:: RAW DATA ::
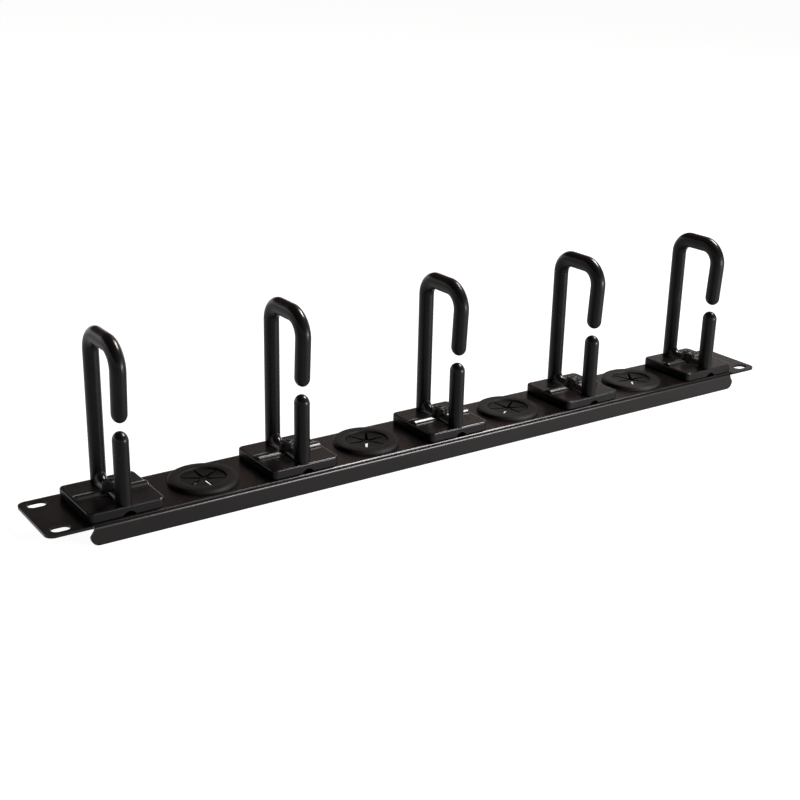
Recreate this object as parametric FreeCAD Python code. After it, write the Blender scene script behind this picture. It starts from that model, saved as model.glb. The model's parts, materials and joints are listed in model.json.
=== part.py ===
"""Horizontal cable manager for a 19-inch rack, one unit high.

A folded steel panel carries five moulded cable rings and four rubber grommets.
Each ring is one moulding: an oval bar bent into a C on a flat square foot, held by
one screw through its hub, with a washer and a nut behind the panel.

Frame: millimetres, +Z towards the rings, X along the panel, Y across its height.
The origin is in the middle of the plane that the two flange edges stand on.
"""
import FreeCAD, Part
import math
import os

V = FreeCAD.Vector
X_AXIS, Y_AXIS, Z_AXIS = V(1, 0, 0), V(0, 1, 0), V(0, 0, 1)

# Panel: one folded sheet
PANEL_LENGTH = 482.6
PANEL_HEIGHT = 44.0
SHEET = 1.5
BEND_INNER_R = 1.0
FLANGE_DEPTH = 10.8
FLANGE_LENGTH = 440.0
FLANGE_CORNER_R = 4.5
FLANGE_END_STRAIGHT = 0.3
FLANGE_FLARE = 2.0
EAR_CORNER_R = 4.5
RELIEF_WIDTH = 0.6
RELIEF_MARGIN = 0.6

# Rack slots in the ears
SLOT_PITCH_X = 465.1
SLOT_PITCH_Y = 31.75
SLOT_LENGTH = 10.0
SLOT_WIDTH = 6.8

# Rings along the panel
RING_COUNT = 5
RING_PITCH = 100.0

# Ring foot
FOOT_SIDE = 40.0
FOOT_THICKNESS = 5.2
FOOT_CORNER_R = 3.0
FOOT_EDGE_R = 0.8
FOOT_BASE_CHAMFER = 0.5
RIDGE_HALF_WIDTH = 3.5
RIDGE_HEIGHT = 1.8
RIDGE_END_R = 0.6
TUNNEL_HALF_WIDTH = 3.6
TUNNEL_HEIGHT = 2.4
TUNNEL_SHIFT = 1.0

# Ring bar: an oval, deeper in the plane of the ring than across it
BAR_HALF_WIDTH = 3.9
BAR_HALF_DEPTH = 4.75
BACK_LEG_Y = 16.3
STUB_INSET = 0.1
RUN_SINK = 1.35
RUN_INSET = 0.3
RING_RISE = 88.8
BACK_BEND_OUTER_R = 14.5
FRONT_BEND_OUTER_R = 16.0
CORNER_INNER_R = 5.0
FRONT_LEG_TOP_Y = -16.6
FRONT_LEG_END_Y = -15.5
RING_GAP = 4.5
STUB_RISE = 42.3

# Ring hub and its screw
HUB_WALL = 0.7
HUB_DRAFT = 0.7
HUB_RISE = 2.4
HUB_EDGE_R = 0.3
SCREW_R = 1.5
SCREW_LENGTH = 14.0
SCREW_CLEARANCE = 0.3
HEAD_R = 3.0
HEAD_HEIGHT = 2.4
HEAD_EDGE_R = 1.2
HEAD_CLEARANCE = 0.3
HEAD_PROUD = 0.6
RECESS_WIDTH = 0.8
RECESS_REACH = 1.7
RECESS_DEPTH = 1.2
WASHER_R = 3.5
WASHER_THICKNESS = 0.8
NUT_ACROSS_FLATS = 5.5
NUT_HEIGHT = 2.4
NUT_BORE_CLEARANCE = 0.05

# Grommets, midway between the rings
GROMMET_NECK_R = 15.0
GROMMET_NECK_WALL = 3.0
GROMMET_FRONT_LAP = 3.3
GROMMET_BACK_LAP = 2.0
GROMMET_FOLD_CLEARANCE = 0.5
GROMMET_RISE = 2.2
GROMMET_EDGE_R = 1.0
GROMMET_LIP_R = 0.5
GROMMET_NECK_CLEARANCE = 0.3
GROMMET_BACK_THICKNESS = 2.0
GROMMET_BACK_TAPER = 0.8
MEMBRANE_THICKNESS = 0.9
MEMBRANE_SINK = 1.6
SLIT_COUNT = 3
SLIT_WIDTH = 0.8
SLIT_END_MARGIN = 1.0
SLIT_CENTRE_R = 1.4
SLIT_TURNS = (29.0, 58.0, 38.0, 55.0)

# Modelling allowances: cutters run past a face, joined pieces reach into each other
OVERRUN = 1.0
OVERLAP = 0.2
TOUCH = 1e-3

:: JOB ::
Using the data above, output each line exactly.

:: OUTPUT FOR THIS EXERCISE ::
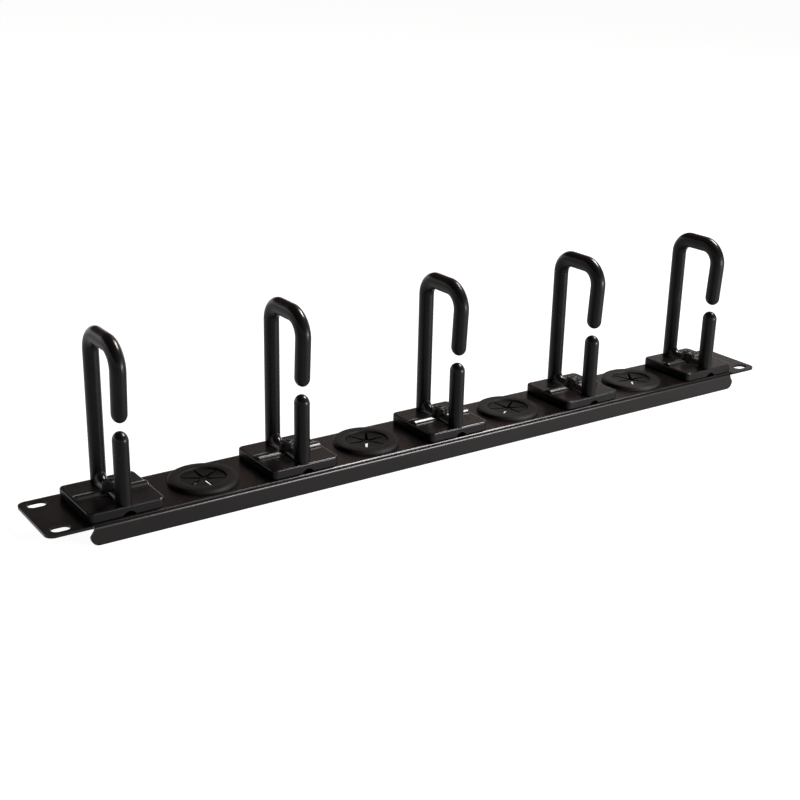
Recreate this object as parametric FreeCAD Python code. After it, write the Blender scene script behind this picture. It starts from that model, saved as model.glb. The model's parts, materials and joints are listed in model.json.
=== part.py ===
"""Horizontal cable manager for a 19-inch rack, one unit high.

A folded steel panel carries five moulded cable rings and four rubber grommets.
Each ring is one moulding: an oval bar bent into a C on a flat square foot, held by
one screw through its hub, with a washer and a nut behind the panel.

Frame: millimetres, +Z towards the rings, X along the panel, Y across its height.
The origin is in the middle of the plane that the two flange edges stand on.
"""
import FreeCAD, Part
import math
import os

V = FreeCAD.Vector
X_AXIS, Y_AXIS, Z_AXIS = V(1, 0, 0), V(0, 1, 0), V(0, 0, 1)

# Panel: one folded sheet
PANEL_LENGTH = 482.6
PANEL_HEIGHT = 44.0
SHEET = 1.5
BEND_INNER_R = 1.0
FLANGE_DEPTH = 10.8
FLANGE_LENGTH = 440.0
FLANGE_CORNER_R = 4.5
FLANGE_END_STRAIGHT = 0.3
FLANGE_FLARE = 2.0
EAR_CORNER_R = 4.5
RELIEF_WIDTH = 0.6
RELIEF_MARGIN = 0.6

# Rack slots in the ears
SLOT_PITCH_X = 465.1
SLOT_PITCH_Y = 31.75
SLOT_LENGTH = 10.0
SLOT_WIDTH = 6.8

# Rings along the panel
RING_COUNT = 5
RING_PITCH = 100.0

# Ring foot
FOOT_SIDE = 40.0
FOOT_THICKNESS = 5.2
FOOT_CORNER_R = 3.0
FOOT_EDGE_R = 0.8
FOOT_BASE_CHAMFER = 0.5
RIDGE_HALF_WIDTH = 3.5
RIDGE_HEIGHT = 1.8
RIDGE_END_R = 0.6
TUNNEL_HALF_WIDTH = 3.6
TUNNEL_HEIGHT = 2.4
TUNNEL_SHIFT = 1.0

# Ring bar: an oval, deeper in the plane of the ring than across it
BAR_HALF_WIDTH = 3.9
BAR_HALF_DEPTH = 4.75
BACK_LEG_Y = 16.3
STUB_INSET = 0.1
RUN_SINK = 1.35
RUN_INSET = 0.3
RING_RISE = 88.8
BACK_BEND_OUTER_R = 14.5
FRONT_BEND_OUTER_R = 16.0
CORNER_INNER_R = 5.0
FRONT_LEG_TOP_Y = -16.6
FRONT_LEG_END_Y = -15.5
RING_GAP = 4.5
STUB_RISE = 42.3

# Ring hub and its screw
HUB_WALL = 0.7
HUB_DRAFT = 0.7
HUB_RISE = 2.4
HUB_EDGE_R = 0.3
SCREW_R = 1.5
SCREW_LENGTH = 14.0
SCREW_CLEARANCE = 0.3
HEAD_R = 3.0
HEAD_HEIGHT = 2.4
HEAD_EDGE_R = 1.2
HEAD_CLEARANCE = 0.3
HEAD_PROUD = 0.6
RECESS_WIDTH = 0.8
RECESS_REACH = 1.7
RECESS_DEPTH = 1.2
WASHER_R = 3.5
WASHER_THICKNESS = 0.8
NUT_ACROSS_FLATS = 5.5
NUT_HEIGHT = 2.4
NUT_BORE_CLEARANCE = 0.05

# Grommets, midway between the rings
GROMMET_NECK_R = 15.0
GROMMET_NECK_WALL = 3.0
GROMMET_FRONT_LAP = 3.3
GROMMET_BACK_LAP = 2.0
GROMMET_FOLD_CLEARANCE = 0.5
GROMMET_RISE = 2.2
GROMMET_EDGE_R = 1.0
GROMMET_LIP_R = 0.5
GROMMET_NECK_CLEARANCE = 0.3
GROMMET_BACK_THICKNESS = 2.0
GROMMET_BACK_TAPER = 0.8
MEMBRANE_THICKNESS = 0.9
MEMBRANE_SINK = 1.6
SLIT_COUNT = 3
SLIT_WIDTH = 0.8
SLIT_END_MARGIN = 1.0
SLIT_CENTRE_R = 1.4
SLIT_TURNS = (29.0, 58.0, 38.0, 55.0)

# Modelling allowances: cutters run past a face, joined pieces reach into each other
OVERRUN = 1.0
OVERLAP = 0.2
TOUCH = 1e-3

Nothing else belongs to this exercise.